Provided data -
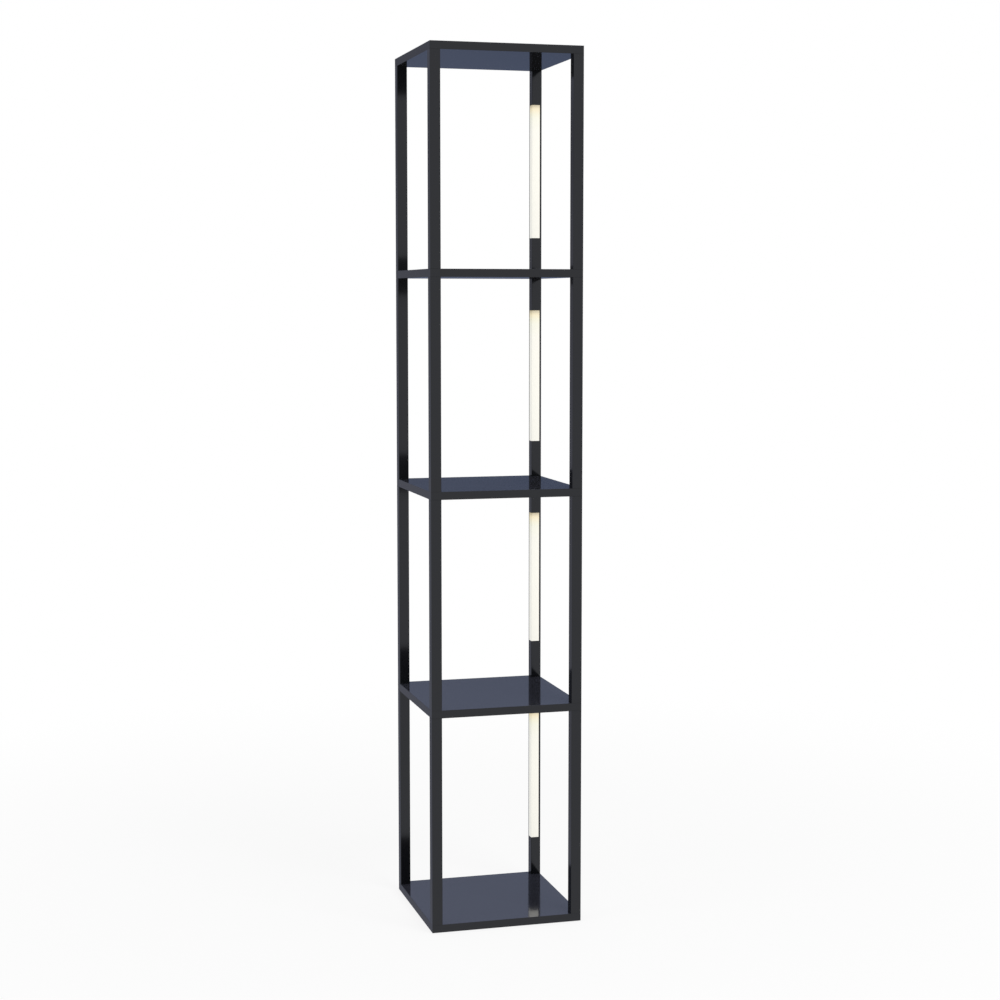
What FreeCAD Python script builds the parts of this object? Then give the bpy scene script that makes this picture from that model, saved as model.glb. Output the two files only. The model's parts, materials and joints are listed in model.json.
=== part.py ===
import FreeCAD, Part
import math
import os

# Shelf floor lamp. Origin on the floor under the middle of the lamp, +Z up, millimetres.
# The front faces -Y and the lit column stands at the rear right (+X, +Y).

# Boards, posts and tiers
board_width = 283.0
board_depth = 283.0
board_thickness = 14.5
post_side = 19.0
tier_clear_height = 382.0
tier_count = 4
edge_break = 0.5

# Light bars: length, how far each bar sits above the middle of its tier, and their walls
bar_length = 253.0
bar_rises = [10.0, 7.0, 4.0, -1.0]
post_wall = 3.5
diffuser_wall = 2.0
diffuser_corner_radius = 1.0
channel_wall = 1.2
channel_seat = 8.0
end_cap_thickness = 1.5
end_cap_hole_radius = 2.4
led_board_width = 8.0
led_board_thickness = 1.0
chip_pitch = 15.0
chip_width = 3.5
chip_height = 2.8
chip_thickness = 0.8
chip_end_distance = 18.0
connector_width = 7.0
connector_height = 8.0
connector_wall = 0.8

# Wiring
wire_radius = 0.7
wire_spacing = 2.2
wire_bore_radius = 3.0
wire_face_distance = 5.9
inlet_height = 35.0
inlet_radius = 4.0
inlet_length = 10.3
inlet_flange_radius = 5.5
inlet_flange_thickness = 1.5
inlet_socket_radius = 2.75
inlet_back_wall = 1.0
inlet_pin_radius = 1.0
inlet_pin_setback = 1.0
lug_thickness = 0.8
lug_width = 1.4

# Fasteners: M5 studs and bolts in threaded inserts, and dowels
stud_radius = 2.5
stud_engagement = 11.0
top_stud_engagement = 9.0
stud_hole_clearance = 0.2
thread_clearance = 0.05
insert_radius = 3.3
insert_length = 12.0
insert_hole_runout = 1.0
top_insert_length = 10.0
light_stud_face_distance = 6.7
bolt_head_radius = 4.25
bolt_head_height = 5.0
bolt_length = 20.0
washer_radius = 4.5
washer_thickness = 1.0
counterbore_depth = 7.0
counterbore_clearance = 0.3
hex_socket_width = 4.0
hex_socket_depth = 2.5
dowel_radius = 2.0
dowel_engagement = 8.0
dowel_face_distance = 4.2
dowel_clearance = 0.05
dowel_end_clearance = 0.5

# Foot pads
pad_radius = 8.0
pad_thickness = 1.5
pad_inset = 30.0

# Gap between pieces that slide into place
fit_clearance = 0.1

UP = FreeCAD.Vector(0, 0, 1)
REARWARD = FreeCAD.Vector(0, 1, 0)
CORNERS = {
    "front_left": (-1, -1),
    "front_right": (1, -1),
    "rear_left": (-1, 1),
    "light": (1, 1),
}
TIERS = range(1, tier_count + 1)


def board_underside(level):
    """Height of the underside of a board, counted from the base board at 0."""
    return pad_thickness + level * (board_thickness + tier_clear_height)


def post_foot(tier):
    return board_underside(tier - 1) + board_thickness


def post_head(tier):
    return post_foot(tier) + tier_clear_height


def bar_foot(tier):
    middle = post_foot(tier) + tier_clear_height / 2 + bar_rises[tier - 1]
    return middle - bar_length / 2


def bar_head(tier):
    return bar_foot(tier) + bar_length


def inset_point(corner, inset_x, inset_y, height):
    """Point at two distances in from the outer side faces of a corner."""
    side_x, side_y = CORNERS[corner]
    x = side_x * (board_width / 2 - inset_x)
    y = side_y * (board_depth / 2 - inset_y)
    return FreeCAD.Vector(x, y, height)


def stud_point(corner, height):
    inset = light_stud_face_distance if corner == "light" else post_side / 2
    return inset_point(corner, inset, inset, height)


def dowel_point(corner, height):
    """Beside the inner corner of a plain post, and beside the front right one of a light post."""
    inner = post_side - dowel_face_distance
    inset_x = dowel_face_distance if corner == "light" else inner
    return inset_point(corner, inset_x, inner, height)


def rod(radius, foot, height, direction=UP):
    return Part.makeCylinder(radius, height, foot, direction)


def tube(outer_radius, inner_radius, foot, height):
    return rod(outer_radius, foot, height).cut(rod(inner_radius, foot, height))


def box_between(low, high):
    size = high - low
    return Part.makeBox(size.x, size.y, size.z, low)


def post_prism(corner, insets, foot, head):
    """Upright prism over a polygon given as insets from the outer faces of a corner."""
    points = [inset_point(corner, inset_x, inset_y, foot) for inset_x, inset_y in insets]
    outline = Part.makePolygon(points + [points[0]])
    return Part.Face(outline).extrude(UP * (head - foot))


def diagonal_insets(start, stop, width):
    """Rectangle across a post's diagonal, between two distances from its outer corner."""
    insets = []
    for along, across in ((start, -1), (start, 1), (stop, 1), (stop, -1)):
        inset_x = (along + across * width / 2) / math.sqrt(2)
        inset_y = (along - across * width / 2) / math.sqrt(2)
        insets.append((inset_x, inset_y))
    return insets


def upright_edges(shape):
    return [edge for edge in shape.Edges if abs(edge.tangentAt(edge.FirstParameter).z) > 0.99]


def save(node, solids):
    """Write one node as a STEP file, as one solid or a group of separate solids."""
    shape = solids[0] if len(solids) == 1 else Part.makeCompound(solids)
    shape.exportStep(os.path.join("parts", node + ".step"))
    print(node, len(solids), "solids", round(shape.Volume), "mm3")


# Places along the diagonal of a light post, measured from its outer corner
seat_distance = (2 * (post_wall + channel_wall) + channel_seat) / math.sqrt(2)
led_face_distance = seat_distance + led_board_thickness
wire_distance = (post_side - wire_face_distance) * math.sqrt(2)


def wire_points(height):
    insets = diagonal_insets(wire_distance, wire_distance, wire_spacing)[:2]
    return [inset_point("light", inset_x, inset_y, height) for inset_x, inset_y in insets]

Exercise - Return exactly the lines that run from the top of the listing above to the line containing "edge_break = 0.5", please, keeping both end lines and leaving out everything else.

Solution for this task -
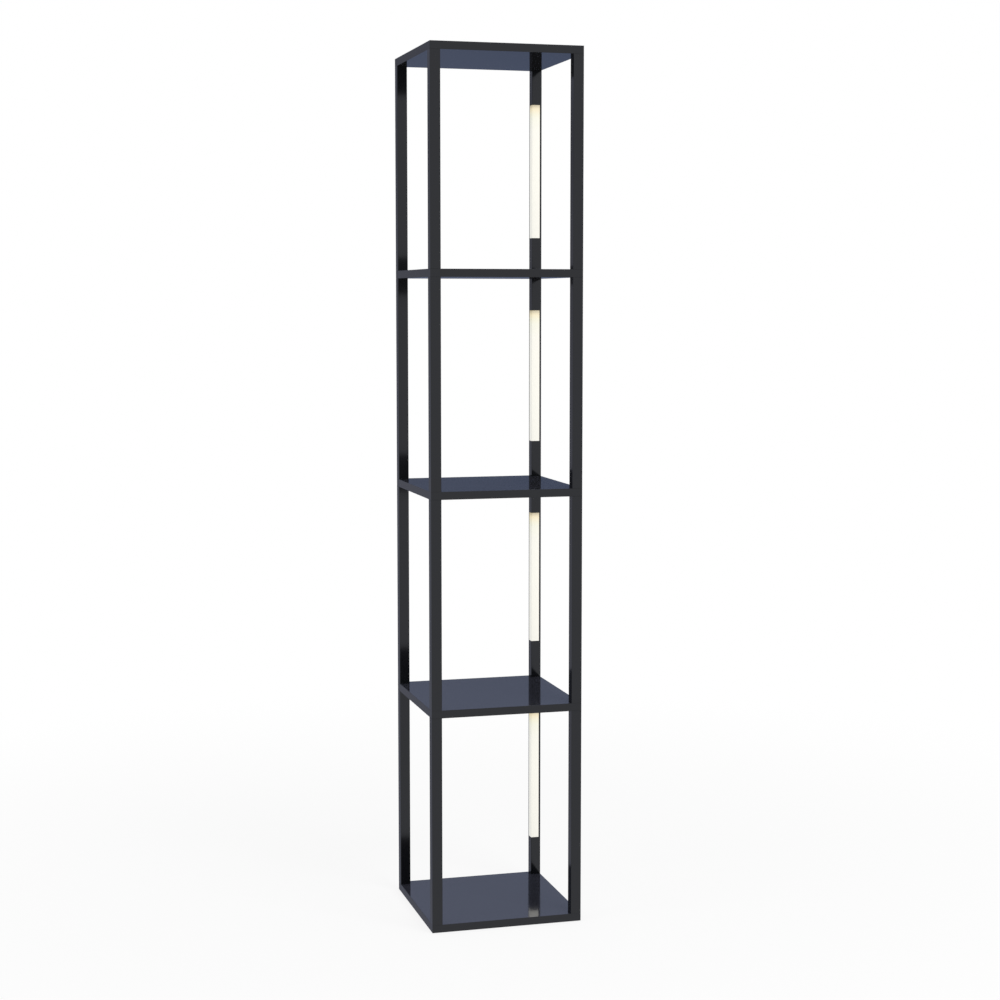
What FreeCAD Python script builds the parts of this object? Then give the bpy scene script that makes this picture from that model, saved as model.glb. Output the two files only. The model's parts, materials and joints are listed in model.json.
=== part.py ===
import FreeCAD, Part
import math
import os

# Shelf floor lamp. Origin on the floor under the middle of the lamp, +Z up, millimetres.
# The front faces -Y and the lit column stands at the rear right (+X, +Y).

# Boards, posts and tiers
board_width = 283.0
board_depth = 283.0
board_thickness = 14.5
post_side = 19.0
tier_clear_height = 382.0
tier_count = 4
edge_break = 0.5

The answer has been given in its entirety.